• Given entries
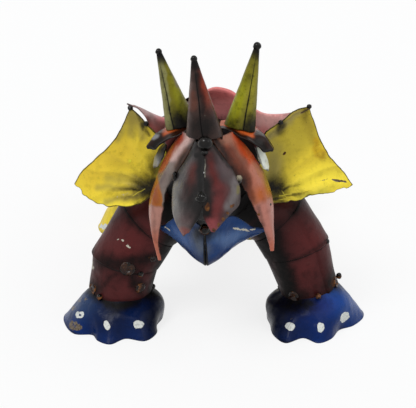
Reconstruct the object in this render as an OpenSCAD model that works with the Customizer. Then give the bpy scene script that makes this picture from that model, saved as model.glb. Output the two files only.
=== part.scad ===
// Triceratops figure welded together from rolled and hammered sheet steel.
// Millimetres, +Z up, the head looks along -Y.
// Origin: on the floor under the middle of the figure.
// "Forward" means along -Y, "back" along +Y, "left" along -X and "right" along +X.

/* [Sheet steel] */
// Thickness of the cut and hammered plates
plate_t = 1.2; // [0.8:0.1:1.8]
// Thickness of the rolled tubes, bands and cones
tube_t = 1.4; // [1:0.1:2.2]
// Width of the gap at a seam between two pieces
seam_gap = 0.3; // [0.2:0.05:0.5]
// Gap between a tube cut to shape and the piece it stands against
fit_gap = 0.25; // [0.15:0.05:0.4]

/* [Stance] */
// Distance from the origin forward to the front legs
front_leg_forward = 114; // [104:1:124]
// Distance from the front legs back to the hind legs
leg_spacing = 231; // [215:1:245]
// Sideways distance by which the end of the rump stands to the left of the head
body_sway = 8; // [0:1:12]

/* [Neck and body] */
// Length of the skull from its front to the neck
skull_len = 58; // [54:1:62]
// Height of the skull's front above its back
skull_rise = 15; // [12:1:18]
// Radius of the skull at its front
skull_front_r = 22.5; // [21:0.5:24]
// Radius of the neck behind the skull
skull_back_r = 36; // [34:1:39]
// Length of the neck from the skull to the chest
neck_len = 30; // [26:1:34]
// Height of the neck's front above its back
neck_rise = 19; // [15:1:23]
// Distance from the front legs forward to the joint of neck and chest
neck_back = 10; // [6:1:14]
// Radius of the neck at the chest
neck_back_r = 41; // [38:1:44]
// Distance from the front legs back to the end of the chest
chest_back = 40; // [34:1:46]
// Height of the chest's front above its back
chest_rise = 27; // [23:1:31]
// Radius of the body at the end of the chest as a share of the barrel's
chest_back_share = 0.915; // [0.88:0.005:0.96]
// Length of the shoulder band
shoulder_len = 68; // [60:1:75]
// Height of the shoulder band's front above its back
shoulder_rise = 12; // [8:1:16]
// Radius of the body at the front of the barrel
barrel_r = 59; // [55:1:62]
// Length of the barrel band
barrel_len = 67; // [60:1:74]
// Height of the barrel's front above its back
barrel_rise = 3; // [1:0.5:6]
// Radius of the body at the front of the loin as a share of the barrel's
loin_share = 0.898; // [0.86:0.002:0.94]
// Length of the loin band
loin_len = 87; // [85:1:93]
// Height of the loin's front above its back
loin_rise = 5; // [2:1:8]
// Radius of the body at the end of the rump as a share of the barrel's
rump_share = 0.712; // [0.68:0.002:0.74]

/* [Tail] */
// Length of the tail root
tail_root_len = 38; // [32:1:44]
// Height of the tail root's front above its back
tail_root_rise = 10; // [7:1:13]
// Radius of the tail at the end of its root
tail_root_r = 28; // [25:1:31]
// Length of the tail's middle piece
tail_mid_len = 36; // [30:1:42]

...

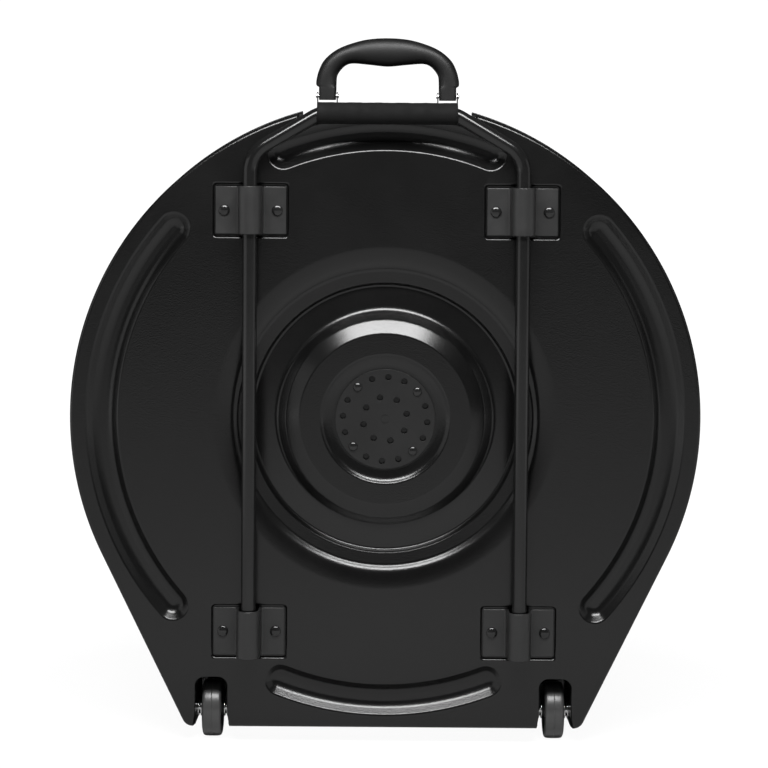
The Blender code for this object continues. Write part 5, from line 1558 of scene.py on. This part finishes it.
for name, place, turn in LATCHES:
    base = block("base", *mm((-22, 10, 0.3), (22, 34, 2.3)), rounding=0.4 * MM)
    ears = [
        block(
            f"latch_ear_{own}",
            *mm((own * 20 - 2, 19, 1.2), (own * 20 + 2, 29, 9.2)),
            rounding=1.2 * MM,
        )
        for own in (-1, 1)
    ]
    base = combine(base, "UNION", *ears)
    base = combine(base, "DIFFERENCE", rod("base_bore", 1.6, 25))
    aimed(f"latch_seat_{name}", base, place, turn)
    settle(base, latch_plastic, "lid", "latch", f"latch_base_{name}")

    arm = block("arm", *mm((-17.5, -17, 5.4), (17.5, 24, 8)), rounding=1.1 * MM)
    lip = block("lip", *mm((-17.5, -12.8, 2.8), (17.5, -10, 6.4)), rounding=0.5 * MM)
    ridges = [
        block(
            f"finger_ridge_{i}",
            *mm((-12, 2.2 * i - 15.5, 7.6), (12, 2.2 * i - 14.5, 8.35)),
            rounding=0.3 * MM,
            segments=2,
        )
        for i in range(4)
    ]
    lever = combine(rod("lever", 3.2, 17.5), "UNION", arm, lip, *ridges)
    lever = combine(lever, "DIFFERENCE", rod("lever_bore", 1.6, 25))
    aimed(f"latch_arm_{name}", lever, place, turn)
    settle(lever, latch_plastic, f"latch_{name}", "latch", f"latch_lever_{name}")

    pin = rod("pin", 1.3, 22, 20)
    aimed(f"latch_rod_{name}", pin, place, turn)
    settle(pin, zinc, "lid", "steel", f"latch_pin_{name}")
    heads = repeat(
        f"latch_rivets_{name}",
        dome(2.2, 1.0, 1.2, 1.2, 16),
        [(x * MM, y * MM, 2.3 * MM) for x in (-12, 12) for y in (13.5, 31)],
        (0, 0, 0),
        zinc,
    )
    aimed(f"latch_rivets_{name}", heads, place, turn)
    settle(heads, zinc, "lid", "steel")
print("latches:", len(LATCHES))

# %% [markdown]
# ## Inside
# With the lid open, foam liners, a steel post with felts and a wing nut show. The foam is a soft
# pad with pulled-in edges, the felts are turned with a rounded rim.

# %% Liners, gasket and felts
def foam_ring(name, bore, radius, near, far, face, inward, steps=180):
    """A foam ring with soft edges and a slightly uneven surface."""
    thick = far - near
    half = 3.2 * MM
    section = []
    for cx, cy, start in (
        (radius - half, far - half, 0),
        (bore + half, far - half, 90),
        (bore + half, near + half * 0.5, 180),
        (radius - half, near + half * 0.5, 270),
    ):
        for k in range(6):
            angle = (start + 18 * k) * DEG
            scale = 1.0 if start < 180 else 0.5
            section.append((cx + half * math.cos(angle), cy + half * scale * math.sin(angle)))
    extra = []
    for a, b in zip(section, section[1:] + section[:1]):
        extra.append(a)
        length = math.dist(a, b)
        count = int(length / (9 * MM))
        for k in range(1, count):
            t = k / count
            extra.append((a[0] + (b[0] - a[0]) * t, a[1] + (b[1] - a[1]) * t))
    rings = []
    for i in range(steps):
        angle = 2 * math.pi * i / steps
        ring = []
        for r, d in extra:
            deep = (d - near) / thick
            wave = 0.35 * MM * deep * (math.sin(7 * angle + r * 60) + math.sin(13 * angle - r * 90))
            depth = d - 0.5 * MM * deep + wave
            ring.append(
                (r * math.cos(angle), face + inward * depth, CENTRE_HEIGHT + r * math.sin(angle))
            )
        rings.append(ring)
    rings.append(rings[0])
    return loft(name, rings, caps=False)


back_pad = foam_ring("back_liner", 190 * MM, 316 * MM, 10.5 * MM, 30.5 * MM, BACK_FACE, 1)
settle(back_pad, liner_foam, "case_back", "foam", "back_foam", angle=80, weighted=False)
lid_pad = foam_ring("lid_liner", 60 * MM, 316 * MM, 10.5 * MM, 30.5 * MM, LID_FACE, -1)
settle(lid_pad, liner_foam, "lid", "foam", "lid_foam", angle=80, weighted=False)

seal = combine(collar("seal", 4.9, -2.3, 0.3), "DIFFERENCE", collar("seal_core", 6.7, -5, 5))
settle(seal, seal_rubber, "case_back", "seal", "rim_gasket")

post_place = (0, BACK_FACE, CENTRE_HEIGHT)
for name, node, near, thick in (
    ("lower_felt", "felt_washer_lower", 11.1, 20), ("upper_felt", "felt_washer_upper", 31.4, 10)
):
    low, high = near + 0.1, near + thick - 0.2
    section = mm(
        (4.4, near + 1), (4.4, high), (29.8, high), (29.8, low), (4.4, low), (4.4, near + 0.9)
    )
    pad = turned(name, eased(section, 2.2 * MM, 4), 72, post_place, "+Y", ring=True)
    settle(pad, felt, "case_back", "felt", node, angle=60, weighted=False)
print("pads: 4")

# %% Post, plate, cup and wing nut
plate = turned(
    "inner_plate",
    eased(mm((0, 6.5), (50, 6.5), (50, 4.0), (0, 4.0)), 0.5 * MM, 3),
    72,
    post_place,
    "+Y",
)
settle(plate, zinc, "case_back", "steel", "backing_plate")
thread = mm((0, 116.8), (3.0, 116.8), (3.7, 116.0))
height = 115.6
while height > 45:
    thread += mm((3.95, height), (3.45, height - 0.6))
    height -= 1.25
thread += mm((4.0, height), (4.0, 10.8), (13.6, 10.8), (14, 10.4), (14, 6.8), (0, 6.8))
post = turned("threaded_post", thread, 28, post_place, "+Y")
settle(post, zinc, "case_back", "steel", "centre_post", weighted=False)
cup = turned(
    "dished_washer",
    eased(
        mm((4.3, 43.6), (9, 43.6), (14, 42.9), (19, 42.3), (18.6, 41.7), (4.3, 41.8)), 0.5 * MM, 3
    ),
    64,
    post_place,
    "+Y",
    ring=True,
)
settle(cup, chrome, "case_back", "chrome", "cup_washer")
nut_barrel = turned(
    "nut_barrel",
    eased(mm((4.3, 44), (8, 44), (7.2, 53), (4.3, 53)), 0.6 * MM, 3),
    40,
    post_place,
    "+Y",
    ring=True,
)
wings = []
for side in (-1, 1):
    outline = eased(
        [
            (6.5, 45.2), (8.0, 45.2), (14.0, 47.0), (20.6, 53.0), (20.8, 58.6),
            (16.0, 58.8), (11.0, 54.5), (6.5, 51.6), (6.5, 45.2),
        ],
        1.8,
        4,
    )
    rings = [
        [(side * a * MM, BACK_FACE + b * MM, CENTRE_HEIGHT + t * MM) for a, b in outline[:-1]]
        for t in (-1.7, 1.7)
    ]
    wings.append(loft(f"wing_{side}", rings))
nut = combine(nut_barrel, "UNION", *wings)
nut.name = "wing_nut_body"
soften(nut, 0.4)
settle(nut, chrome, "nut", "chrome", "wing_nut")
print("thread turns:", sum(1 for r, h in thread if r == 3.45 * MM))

• Your goal
Select all lines in the listing that include the word "part".

• Response
=== part.scad ===
The Blender code for this object continues. Write part 5, from line 1558 of scene.py on. This part finishes it.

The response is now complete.